Dataset records.
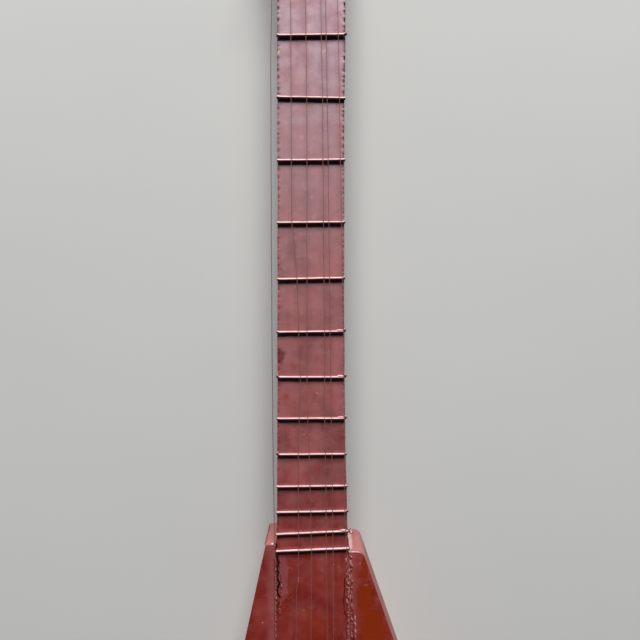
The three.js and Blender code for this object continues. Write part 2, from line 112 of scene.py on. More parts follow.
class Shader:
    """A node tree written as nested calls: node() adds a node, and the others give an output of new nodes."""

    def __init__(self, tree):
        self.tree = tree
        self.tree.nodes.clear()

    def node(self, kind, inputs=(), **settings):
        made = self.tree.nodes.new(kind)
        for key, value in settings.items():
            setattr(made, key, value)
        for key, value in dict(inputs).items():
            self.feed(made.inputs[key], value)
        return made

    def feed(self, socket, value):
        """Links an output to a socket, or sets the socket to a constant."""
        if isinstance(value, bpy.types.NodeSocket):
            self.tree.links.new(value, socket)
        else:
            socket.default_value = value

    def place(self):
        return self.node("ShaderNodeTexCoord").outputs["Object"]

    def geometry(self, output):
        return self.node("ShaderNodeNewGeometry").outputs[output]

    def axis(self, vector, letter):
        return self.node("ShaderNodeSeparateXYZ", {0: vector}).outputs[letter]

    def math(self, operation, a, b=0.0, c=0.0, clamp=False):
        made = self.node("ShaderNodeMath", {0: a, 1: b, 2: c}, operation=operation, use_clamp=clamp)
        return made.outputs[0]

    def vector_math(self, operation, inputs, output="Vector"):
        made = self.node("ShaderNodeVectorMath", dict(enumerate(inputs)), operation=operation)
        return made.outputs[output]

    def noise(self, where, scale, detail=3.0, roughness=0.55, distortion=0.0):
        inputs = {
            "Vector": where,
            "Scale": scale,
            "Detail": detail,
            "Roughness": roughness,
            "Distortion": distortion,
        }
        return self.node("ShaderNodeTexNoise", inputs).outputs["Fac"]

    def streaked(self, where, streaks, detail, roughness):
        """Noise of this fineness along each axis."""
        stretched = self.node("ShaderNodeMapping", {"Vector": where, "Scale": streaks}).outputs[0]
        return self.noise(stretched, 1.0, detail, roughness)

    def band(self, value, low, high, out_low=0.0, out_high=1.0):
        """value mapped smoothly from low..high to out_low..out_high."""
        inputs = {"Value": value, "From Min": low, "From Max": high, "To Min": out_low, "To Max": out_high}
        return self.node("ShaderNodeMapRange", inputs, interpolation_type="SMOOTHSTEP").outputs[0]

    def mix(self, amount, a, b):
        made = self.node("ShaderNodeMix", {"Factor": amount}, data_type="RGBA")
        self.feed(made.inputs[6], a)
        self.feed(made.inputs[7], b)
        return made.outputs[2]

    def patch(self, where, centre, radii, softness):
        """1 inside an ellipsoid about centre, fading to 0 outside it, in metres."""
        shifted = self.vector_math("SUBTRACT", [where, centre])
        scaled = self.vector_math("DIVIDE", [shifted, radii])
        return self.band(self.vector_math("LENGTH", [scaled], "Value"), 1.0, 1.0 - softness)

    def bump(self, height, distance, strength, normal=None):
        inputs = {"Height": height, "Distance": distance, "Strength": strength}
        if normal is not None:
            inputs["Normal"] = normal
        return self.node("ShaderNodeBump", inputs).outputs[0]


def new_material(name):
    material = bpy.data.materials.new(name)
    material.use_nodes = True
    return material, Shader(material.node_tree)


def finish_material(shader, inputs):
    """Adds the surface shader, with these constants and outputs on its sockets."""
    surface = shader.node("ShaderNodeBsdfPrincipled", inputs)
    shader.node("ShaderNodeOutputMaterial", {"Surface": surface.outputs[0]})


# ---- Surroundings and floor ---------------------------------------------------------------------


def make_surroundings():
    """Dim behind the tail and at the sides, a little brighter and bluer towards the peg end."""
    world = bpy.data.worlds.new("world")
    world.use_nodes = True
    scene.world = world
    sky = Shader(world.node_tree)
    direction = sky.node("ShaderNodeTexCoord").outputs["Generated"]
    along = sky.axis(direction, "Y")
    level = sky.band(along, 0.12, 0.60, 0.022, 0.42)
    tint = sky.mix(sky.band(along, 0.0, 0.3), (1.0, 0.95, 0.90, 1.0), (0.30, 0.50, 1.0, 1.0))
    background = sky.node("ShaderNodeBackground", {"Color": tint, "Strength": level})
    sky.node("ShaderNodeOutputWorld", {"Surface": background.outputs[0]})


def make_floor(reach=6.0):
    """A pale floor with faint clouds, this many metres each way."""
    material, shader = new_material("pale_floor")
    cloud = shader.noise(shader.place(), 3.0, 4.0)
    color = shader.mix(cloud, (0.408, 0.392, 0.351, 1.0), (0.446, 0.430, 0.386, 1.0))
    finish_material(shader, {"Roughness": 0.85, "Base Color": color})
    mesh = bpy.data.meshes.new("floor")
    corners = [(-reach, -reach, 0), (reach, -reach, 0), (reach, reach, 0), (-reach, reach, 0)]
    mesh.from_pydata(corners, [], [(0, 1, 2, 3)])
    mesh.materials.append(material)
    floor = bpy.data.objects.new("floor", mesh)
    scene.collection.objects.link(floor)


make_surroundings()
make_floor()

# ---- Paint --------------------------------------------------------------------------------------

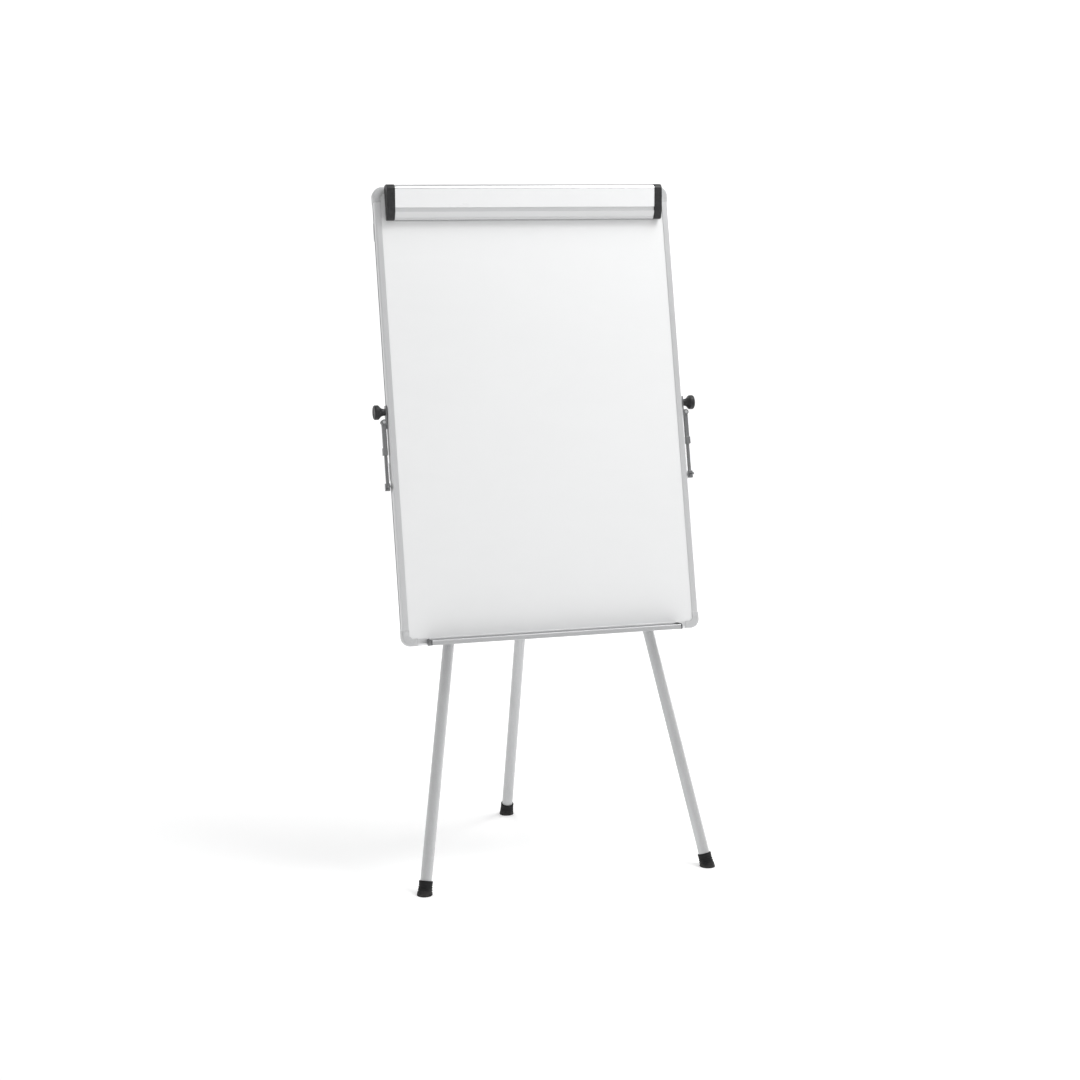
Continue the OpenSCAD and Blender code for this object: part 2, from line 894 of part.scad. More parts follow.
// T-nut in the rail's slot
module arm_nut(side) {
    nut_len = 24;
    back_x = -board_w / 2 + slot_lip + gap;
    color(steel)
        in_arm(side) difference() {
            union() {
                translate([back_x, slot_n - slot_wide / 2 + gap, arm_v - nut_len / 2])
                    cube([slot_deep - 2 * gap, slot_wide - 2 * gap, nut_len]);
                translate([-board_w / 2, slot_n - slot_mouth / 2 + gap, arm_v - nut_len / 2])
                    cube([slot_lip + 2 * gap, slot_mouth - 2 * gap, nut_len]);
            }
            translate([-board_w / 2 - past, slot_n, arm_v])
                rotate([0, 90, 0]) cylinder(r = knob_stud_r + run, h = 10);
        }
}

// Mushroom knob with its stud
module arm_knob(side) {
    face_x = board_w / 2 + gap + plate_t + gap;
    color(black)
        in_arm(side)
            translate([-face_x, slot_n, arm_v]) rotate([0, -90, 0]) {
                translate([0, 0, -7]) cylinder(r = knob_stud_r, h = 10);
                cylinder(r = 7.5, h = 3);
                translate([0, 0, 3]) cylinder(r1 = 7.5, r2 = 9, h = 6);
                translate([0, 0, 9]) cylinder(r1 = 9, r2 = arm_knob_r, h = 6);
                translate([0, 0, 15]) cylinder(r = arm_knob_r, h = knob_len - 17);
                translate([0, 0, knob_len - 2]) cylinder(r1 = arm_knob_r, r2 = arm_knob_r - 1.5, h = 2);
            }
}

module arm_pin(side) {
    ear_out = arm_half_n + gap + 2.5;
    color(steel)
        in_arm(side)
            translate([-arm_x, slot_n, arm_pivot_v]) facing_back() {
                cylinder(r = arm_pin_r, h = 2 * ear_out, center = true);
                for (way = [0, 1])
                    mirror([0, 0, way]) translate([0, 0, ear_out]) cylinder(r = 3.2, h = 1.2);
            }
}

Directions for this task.
Everything from the first line above through the line that contains "self.tree.nodes.clear()" should be duplicated exactly, please, and nothing beyond it.

Exercise output.
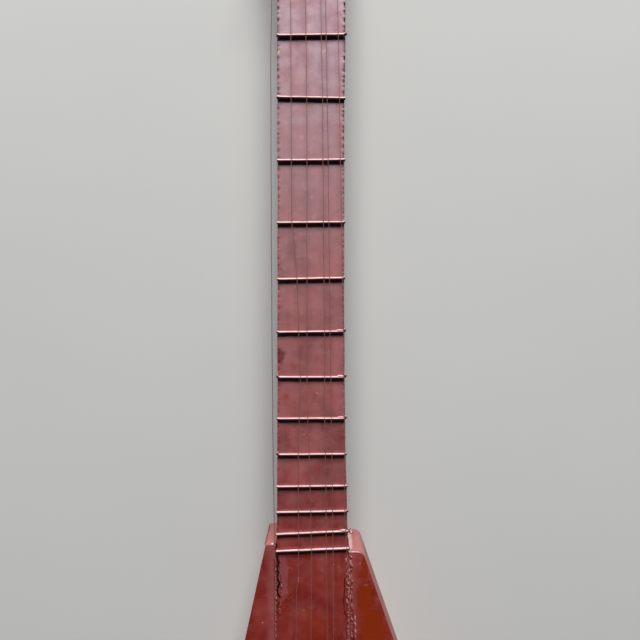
The three.js and Blender code for this object continues. Write part 2, from line 112 of scene.py on. More parts follow.
class Shader:
    """A node tree written as nested calls: node() adds a node, and the others give an output of new nodes."""

    def __init__(self, tree):
        self.tree = tree
        self.tree.nodes.clear()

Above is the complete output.